EXERCISE DIRECTIONS: Show all lines from the listing below that contain "FreeCAD".

GIVEN INFORMATION:
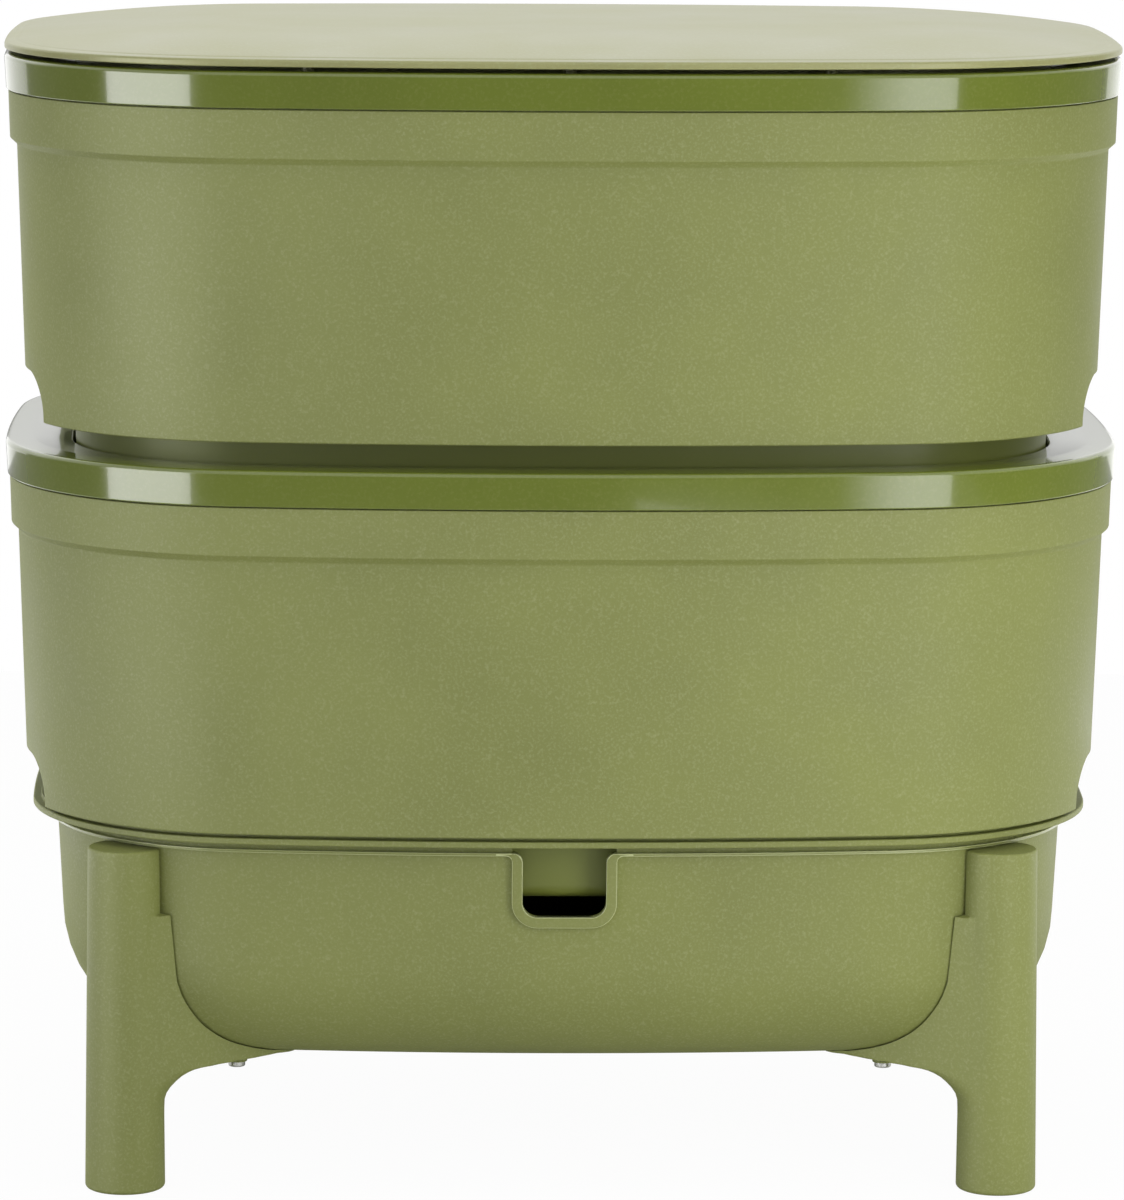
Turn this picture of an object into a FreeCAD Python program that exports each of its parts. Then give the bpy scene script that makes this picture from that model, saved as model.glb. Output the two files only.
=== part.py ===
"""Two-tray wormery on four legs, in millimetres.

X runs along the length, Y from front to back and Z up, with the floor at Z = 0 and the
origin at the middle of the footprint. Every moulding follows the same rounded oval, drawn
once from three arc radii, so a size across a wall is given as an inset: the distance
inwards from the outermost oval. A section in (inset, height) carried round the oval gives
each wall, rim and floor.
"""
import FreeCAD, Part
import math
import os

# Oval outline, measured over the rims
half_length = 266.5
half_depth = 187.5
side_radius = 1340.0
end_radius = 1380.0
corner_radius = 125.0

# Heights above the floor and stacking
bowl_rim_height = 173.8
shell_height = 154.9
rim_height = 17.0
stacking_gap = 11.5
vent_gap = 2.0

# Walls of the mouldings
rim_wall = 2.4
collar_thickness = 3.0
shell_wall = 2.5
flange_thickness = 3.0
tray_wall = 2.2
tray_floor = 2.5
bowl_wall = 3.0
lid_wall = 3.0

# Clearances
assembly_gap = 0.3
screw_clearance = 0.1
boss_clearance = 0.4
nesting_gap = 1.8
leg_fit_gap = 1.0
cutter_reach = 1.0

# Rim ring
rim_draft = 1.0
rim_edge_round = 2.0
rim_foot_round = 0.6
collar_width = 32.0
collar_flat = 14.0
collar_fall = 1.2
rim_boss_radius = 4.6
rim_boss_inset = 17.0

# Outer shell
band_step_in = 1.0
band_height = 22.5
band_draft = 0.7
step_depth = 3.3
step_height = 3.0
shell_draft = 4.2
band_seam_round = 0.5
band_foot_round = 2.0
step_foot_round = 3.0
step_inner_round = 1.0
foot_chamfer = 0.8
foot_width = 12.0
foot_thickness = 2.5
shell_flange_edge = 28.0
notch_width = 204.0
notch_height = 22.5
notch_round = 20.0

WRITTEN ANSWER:
Turn this picture of an object into a FreeCAD Python program that exports each of its parts. Then give the bpy scene script that makes this picture from that model, saved as model.glb. Output the two files only.
import FreeCAD, Part